Bu konudaki anlattıklarımız bir takım politikacıların anlattığı gibi bir zamanlar bilirsiniz her eve iki anahtar filan oldu bu ülkede cennetin anahtarları dağıtıldı. Bu tür bir zihniyet içerisinde hiçbir zaman olmadık. Ne buna dünya görüşümüz uygun ne de kişiliğimiz bu tür bir düşünce içerisinde politika yapmayı dışlar. Bu süreç içerisinde bugün tanışmak için toplandık. Bu anlattıklarım daha farklı konularla daha genele yayarak birebir sohbetler halinde sizler ile paylaşmayı dilerim. Sonuçta burada Kartal’da kazananın Kartal olmasını, kazananın Cumhuriyet Halk Partisi olmasını diliyorum. Bu seçimi daha doğru sizin yapacağınıza inanıyoruz. Bir takım ahbap çavuş ilişkileriyle feodal bağlar ile feodal ilişkileri ile ya da insanları çok ufak bir takım bağışlar ya da ekonomik olarak idarenin getirdiği olaylardan beslemek ile bir yere talip olmak ya da olanı başkanlığı ile devam ettirmek düşüncesi içerisinde değiliz. Önümüzde bazılarına göre çok kısa bize göre de oldukça uzun bir süreç var. Bu işlerin anlatımında inşallah bu süreç içerisinde bizler kendimizi ifade edebiliriz.
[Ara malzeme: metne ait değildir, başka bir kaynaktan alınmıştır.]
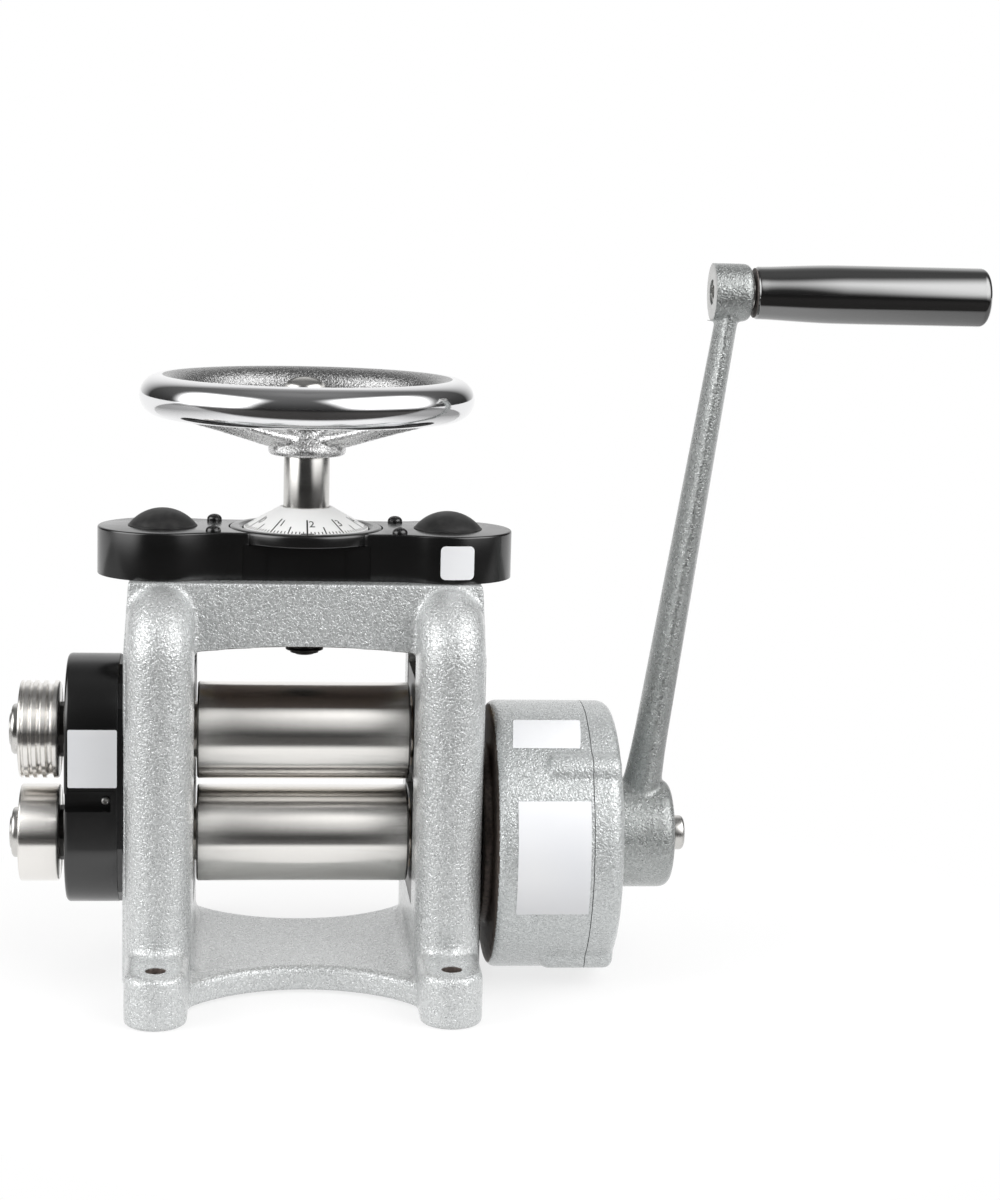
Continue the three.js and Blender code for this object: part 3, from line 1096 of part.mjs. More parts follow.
piece('spindle_nut', cut(pushed(polygon(SPINDLE_NUT_RADIUS, 6), nutFoot, nutTop),
  rod(journalBore, nutFoot - 1, nutTop + 1, 'z', SMALL_SEGMENTS)), darkSteel, wheelGroup);

// Handwheel: round rim, dished spokes and a flanged hub, cast in one

function spokeRings() {
  const rimCentre = WHEEL_RADIUS - RIM_RADIUS;
  const start = HUB_NECK_RADIUS * 0.75;
  const end = rimCentre - RIM_RADIUS * 0.35;
  const low = wheelFoot + HUB_FLANGE_HEIGHT + SPOKE_HUB_THICKNESS / 2 - 1;
  const high = rimHeight - RIM_RADIUS * 0.25;
  const steps = 4;
  const sides = 8;
  return Array.from({ length: steps + 1 }, (_, k) => {
    const share = k / steps;
    const reach = THREE.MathUtils.lerp(start, end, share);
    const height = THREE.MathUtils.lerp(low, high, share ** 1.25);
    const bow = (a, b, c) => a * (1 - share) ** 2 + 2 * (2 * b - (a + c) / 2) * share * (1 - share)
      + c * share ** 2;
    const width = bow(SPOKE_HUB_WIDTH, SPOKE_MIDDLE_WIDTH, SPOKE_RIM_WIDTH) / 2;
    const thickness = bow(SPOKE_HUB_THICKNESS, SPOKE_MIDDLE_THICKNESS, SPOKE_RIM_THICKNESS) / 2;
    return Array.from({ length: sides }, (_, i) => {
      const angle = 2 * Math.PI * i / sides;
      return new THREE.Vector3(reach, width * Math.cos(angle), height + thickness * Math.sin(angle));
    });
  });
}

const rimProfile = rounding(WHEEL_RADIUS - RIM_RADIUS, rimHeight, RIM_RADIUS, 0, 324, 9);
const rim = turned(rimProfile, 'z', LARGE_SEGMENTS);
const hub = turned([
  [0, wheelFoot], ...rounding(HUB_FLANGE_RADIUS - 2, wheelFoot + 2, 2, 270, 360),
  [HUB_FLANGE_RADIUS, wheelFoot + HUB_FLANGE_HEIGHT],
  [HUB_NECK_RADIUS, wheelFoot + HUB_FLANGE_HEIGHT + 8], [HUB_NECK_RADIUS, hubTop - 1],
  [HUB_NECK_RADIUS - 1, hubTop], [0, hubTop],
], 'z', ROUND_SEGMENTS);
const spoke = lofted(spokeRings());
const spokes = Array.from({ length: SPOKE_COUNT }, (_, k) =>
  spoke.rotate([0, 0, SPOKE_FIRST_ANGLE + 360 * k / SPOKE_COUNT]));
const wheelBore = rod(SPINDLE_SEAT_RADIUS + CLEARANCE, wheelFoot - 1, hubTop + 1, 'z', ROUND_SEGMENTS);
piece('handwheel', cut(join(rim, hub, ...spokes), wheelBore), chrome, wheelGroup, 0, 0, CLEARANCE);
piece('handwheel_bolt', cut(turned([
  [0, hubTop - WHEEL_BOLT_LENGTH], [WHEEL_BOLT_RADIUS, hubTop - WHEEL_BOLT_LENGTH],
  [WHEEL_BOLT_RADIUS, hubTop + 2 * CLEARANCE], [WHEEL_BOLT_HEAD_RADIUS, hubTop + 2 * CLEARANCE],
  [WHEEL_BOLT_HEAD_RADIUS, hubTop + 2], [WHEEL_BOLT_HEAD_RADIUS * 0.75, hubTop + WHEEL_BOLT_HEAD_HEIGHT],
  [0, hubTop + WHEEL_BOLT_HEAD_HEIGHT],
], 'z', SMALL_SEGMENTS), pushed(polygon(SOCKET_RADIUS, 6), hubTop + 3,
  hubTop + WHEEL_BOLT_HEAD_HEIGHT + 1)), turnedSteel, wheelGroup);
piece('dial', turned([
  [SPINDLE_RADIUS + CLEARANCE, coverTop - DIAL_RIM_HEIGHT], [DIAL_RADIUS, coverTop - DIAL_RIM_HEIGHT],
  [DIAL_RADIUS, coverTop], [DIAL_TOP_RADIUS, dialTop], [SPINDLE_RADIUS + CLEARANCE, dialTop],
], 'z', LARGE_SEGMENTS), whitePlastic, wheelGroup);

// Top cover: two round lobes over the screw gears and a waist over the idlers, with a round seat
// for the dial's bezel

function coverPlan(inset) {
  const lobe = coverLobeRadius - inset;
  const waist = coverWaist - inset;
  const fillet = COVER_WAIST_FILLET + inset;
  const apart = Math.sqrt((lobe + fillet) ** 2 - (waist + fillet) ** 2);
  const filletX = screwX - apart;
  const lean = THREE.MathUtils.radToDeg(Math.atan2(waist + fillet, apart));
  return new THREE.Shape([
    ...arc(screwX, 0, lobe, lean - 180, 180 - lean),
    ...arc(filletX, waist + fillet, fillet, -lean, -90),
    ...arc(-filletX, waist + fillet, fillet, -90, lean - 180),
    ...arc(-screwX, 0, lobe, lean, 360 - lean),
    ...arc(-filletX, -waist - fillet, fillet, 180 - lean, 90),
    ...arc(filletX, -waist - fillet, fillet, 90, lean),
  ]);
}

const bezelOuter = DIAL_RADIUS + BEZEL_GAP + BEZEL_WIDTH;
const coverCeiling = coverTop - COVER_WALL;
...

ADAY OLAMASAMDA ADAY OLMUŞ GİBİ ADAY OLAN ARKADAŞIMA SAHİP ÇIKACAĞIM.
Ayrıca sizin önünüzde taahhüt ediyorum ki Aday Adaylığımın bitiminde aday olmasam dahi aday olacak arkadaş ile kendim adaymışım gibi seçim sonuna kadar çalışacağım. Ben hukukçuyum, dava adamıyım. İnanmadığım davayı savunmam. Chp’ye ilke ve inkılaplarına, demokrasiye, laikliğe, insan haklarına, özgürlüklere inancım savunmamı haklı kılacaktır.